All of that said, Porgy & Bess had filled up nicely by the time Parker wandered onstage with double bassist Barry Guy, drummer Paul Lytton and pianist Agusti Fernandez. I had been anticipating this concert immensely, partly because it was Parker’s first appearance in Vienna for more than four years, and partly because the trio with Guy and Lytton has always been my favourite of Parker’s many configurations. Their superb At the Vortex (1996) CD was the first album of free improvisation I ever heard, and once I’d heard it I was hooked for life, so I owe that record a huge debt of gratitude.

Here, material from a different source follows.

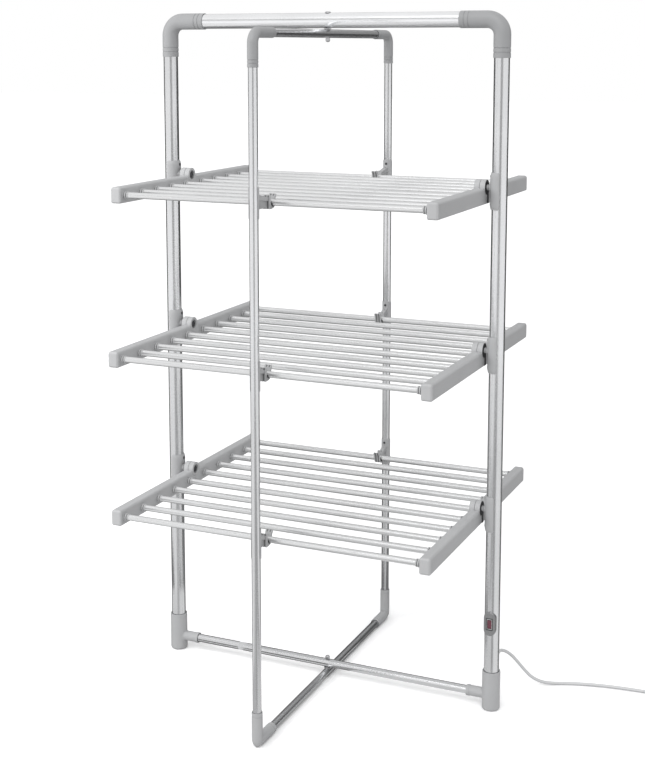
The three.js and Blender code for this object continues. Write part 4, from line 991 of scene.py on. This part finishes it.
def cradle_outline(reach):
    """(distance inboard of the upright, height) pairs round the open cradle of a bar."""
    arc = [math.pi * i / ARC_STEPS for i in range(ARC_STEPS + 1)]
    line = [(-13, CRADLE_FOOT), (-13, 8.5), (-10.6, 9.5), (-10, 13.5), (-8.4, 12.5)]
    line += [(-CRADLE_IN * math.cos(t), -CRADLE_IN * math.sin(t)) for t in arc]
    line += [(CRADLE_IN + 0.4, 3), (CRADLE_IN + 1.8, 11), (CRADLE_OUT + 3, 14.5),
             (CRADLE_OUT + 4.6, 12), (CRADLE_OUT + 0.8, 6), (CRADLE_OUT, 0)]
    line += [(CRADLE_OUT * math.cos(t), -CRADLE_OUT * math.sin(t)) for t in arc[1:8]]
    return [(reach + inboard, z) for inboard, z in [*line, (-3, CRADLE_FOOT)]]


def sawn(name, outline, x0, x1, soft=0.6):
    """A plate from x0 to x1 whose outline is (distance inboard, height) pairs."""
    loops = [[Vector((x, THIN_Y - inboard, z)) for inboard, z in outline] for x in (x0, x1)]
    return softened(skin(name, loops), soft)


def round_cradle(reach, inside, outside, bands):
    """A plate for each of the bands, with the cradle's outline grown from the bar's place."""
    middle = Vector((reach, 0))
    seat = range(5, 5 + ARC_STEPS + 1)
    grown = [middle + (Vector(point) - middle) * (inside if i in seat else outside)
             for i, point in enumerate(cradle_outline(reach))]
    return [sawn("band", [tuple(point) for point in grown], x0, x1, 0.3) for x0, x1 in bands]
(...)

While Parker’s playing may not hit the listener with the visceral impact of a Brötzmann or a Gustafsson, he more than makes up for it with long, fluttering improvisations and passages of circular breathing that are utterly confounding in their fractal beauty. Equally a master of the tenor and soprano saxophones, in the trio with Guy and Lytton he concentrates on tenor. Which makes sense to me, since this is the line-up where Parker is most likely to reach back to the language of Ayler and Coltrane, to frame his love of abstraction within a more or less explicit free jazz sensibility. And it’s the searing blast of the tenor sax that most readily acknowledges that lineage.

On this occasion, then, Parker’s sax playing was matched for intensity not only by Lytton’s relentlessly focused drumming and Guy’s jaw-droppingly inventive double bass work, but also by the twinkling and tumbling piano of Fernandez. Parker and the Spaniard have form going back to the mid-1990s, with two duo CDs and a 2006 recording of the present group under their belts. For long stretches of this concert’s two hour-long sets, though, it was Fernandez who set the pace in tandem with the drummer and bassist. Occasionally trading amused glances with Guy, the pianist brought a zesty European flourish to the core trio’s distinctively British take on free improv.

And for those like me, struggling to comprehend why Parker and his friends don’t get the attention that their European counterparts do, it’s this question of Britishness (in which, obviously, I have a vested interest) that may hold the key. Lytton, who rarely looked up from his kit during the gig, seemed to share Eddie Prévost’s ruthlessly centred approach to drumming, as seen to splendid effect in his trio gig with Marilyn Crispell and Harrison Smith at the Blue Tomato last year. As for Parker, he’s happy to bide his time, stock still, eyes closed, listening with absolute attentiveness for the moments in the music when the spaces and the traces open up to him and let him play.

Mats Gustafsson & Didi Kern, Vienna Eissalon Joanelli, 20 January 2013

It’s not often that you get the chance to visit one of Vienna’s Eissalons in January, especially a January like this one when the snow is piled high in the streets and the temperature rarely rises above freezing point. Checking out Joanelli for the first time was therefore a welcome distraction from the usual Sunday night doldrums, even though Eissalon turned out to be something of a misnomer in this case, with little if any ice cream on offer.

What we got instead was a pulverizing set by saxophonist Mats Gustafsson and drummer Didi Kern, here to celebrate the publication of the latest edition of Philipp Schmickl’s excellent magazine The Oral. By my reckoning this was the first time the two men had squared up to each other onstage, although they appeared together as part of Heaven And back in 2010. Given their respective positions as key members of the avant/improv scene in Vienna and beyond the pairing couldn’t really disappoint, and of course it didn’t, with the brevity of the set (35 minutes or so) being the only letdown.

I’ve seen Gustafsson play multiple times over the past few years, but getting bored or blasé about his output is simply not an option. What’s more, it was a genuine thrill to see him play in a space no bigger than my front room, a setting that trumped even the Blue Tomato for in-your-face immediacy. The reedsman was in gleeful mood from the get-go, letting rip first on tenor and then on baritone sax, with huge thunderous riffs occasionally giving way to an arsenal of mad pops and clicks on the reed.

As for Kern, he kept Gustafsson on his toes (literally at times; the Swede’s nifty footwork is an aspect of his playing that often goes unnoticed) throughout with his ceaselessly inventive percussion. Compared to a regular Gustafsson foil like Thing sticksman Paal Nilssen-Love, Kern’s drumming is both more muscular and more playful, marked by an absurdist streak that can be seen to the max in his work with Bulbul. Whether whistling through his teeth, clattering various bits of paraphernalia on his drumskins or playing some kind of kazoo, Kern jumped into the rare lulls in Gustafsson’s blowing with evident humour. It was never long, though, before the drummer found some powerhouse groove and set about it with frantic urgency, leaving the saxophonist to animate it with the mighty force of his lungs. A staggering début by any standards, this meeting of two gifted musicians playing together for the first time made a compelling case for the enduring value of free improvisation. Let’s hope the two of them join forces once again before too long.